Two Women Sentenced in Multi-Million-Dollar Medicare Fraud Scheme

DOJ Press

BOSTON – A Colorado woman and a Houston woman were sentenced today in federal court in Boston for their roles in a multi-million-dollar Medicare fraud scheme.

Jessica Jones, 32, of Lakewood Colo., and Elizabeth Putulin, 31, of Houston, Texas were each sentenced by U.S. District Court Senior Judge George A. O’Toole, Jr. to three years of supervised release, the first year to be served in home detention. Judge O’Toole, Jr. also ordered Jones to pay restitution in the amount of $8.6 million and ordered Putulin to pay restitution in the amount of $20.7 million. Jones and Putulin are also barred from engaging in an occupation business in the health care industry. On Jan. 20, 2021, Jones and Putulin each pleaded guilty to one count of conspiracy to commit health care fraud.

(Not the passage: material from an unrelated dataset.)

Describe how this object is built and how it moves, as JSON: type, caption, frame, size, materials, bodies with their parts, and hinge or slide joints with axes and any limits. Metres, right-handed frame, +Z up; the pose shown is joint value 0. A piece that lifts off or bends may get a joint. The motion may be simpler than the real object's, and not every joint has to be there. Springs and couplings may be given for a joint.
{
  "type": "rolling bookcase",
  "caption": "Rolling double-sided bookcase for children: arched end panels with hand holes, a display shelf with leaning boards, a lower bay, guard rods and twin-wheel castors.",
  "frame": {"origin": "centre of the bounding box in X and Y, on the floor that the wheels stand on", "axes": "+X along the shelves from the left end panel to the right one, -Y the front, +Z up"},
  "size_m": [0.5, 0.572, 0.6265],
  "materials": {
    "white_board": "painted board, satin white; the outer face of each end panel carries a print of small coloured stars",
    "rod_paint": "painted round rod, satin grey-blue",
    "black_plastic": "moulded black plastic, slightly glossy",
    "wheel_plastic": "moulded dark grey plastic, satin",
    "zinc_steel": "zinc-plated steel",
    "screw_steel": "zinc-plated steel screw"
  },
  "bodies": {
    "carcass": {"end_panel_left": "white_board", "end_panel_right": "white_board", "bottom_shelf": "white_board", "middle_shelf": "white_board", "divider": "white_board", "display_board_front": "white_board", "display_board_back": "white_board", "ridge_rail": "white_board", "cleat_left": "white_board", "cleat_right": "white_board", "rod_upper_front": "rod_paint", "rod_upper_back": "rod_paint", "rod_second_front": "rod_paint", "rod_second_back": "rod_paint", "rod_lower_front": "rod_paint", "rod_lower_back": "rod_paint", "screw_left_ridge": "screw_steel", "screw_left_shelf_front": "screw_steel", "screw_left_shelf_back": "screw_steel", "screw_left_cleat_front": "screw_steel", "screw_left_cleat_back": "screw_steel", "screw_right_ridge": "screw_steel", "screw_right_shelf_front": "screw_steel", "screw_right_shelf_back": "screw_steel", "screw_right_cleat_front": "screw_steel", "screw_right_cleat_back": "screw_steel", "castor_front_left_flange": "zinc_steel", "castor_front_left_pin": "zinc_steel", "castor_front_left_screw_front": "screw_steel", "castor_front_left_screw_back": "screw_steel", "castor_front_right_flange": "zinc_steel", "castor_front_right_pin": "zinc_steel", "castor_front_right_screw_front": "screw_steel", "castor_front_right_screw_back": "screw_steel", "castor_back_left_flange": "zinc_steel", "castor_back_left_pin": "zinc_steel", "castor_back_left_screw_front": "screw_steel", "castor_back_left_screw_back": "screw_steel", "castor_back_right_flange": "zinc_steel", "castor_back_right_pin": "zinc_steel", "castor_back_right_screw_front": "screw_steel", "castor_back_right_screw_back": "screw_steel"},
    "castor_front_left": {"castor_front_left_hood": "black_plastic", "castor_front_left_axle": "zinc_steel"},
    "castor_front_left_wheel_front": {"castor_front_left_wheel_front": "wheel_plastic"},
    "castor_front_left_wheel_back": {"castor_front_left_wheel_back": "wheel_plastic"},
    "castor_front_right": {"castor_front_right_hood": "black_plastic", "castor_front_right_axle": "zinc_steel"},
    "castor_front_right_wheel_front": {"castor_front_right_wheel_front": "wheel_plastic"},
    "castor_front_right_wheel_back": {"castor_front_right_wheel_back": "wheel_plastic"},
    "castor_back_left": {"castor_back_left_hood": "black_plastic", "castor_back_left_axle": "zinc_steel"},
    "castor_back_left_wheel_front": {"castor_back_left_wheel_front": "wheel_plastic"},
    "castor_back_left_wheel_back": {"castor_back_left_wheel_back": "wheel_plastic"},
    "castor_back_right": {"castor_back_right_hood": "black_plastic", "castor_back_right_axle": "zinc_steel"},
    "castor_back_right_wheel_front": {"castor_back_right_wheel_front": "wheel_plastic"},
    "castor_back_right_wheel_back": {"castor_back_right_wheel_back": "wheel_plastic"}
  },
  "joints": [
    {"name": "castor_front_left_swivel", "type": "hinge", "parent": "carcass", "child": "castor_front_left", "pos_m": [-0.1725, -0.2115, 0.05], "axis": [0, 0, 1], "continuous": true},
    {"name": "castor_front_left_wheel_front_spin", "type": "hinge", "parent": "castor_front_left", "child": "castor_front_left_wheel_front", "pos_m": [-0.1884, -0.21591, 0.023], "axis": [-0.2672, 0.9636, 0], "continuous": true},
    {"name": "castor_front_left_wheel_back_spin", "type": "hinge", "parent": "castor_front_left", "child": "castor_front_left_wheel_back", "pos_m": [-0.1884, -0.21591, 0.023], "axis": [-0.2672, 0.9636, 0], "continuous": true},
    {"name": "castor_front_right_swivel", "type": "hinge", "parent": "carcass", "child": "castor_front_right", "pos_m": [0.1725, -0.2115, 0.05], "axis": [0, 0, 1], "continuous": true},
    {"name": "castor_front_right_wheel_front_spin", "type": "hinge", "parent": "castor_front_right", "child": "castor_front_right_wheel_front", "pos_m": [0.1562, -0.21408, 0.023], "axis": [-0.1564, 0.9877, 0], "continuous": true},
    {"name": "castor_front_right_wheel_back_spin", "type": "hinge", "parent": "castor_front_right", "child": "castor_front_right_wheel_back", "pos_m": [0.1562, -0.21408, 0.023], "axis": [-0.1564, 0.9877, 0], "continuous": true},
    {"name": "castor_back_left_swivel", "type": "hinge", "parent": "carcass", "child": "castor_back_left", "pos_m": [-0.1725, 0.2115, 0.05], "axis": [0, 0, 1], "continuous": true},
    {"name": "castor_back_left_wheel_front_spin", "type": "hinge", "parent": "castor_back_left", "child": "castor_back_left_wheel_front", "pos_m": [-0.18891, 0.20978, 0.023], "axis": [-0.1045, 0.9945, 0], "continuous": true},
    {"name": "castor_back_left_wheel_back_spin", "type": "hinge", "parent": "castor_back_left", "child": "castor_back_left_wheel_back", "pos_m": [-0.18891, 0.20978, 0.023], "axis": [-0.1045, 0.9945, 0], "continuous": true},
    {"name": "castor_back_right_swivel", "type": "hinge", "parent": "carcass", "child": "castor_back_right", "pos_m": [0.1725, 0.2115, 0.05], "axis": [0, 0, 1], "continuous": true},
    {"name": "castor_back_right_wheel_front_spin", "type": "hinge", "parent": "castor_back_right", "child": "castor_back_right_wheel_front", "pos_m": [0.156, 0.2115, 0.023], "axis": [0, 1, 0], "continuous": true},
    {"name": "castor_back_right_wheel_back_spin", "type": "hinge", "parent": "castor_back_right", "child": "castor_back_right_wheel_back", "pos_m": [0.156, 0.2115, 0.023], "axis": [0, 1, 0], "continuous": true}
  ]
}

Jones and Putulin conspired with Juan Camilo Perez Buitrago to submit more than $107.6 million in false and fraudulent claims for durable medical equipment (DME) such as arm, back, knee and shoulder braces. Jones and Putulin helped Perez manufacture and submit false and fraudulent Medicare claims by establishing shell companies in more than a dozen different states, including Massachusetts. At Perez’s request, Jones and Putulin purchased Medicare patient data from foreign and domestic call centers that targeted elderly patients and instructed call centers to contact the Medicare beneficiaries with an offer of ankle, arm, back, knee and/or shoulder braces “at little to no cost.”  Perez then submitted Medicare claims for those patients without obtaining a prescriber’s order to ensure that the braces were medically necessary. Jones and Putulin further facilitated the fraud by answering frequent phone calls from Medicare patients who received DME that they did not request, want or need. Additionally, Jones and Putulin responded to insurance companies’ requests for prescriber’s orders and medical records, which they were unable to provide.

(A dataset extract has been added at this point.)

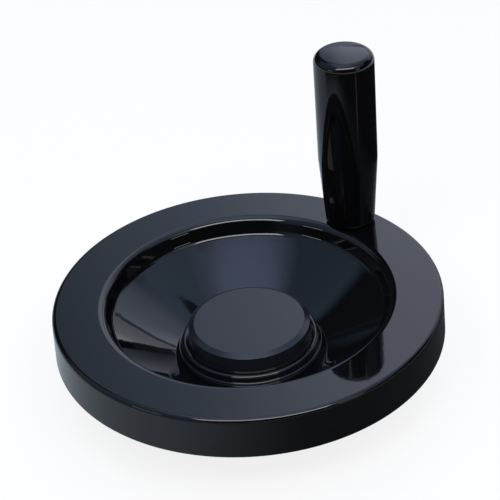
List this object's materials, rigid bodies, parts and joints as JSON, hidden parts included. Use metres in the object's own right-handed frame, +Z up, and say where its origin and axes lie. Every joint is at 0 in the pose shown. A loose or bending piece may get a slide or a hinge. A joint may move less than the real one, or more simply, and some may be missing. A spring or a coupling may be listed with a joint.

United States Attorney Rachael S. Rollins; Johnnie Sharp Jr., Special Agent in Charge of the Federal Bureau of Investigation, Birmingham Field Division; Phillip M. Coyne, Special Agent in Charge of the Department of Health and Human Services, Office of the Inspector General, Boston Division; and Ketty Larco Ward, Inspector in Charge of the U.S. Postal Inspection Service made the announcement today. Assistant U.S. Attorney Elysa Q. Wan of Rollins’ Health Care Fraud Unit prosecuted the case.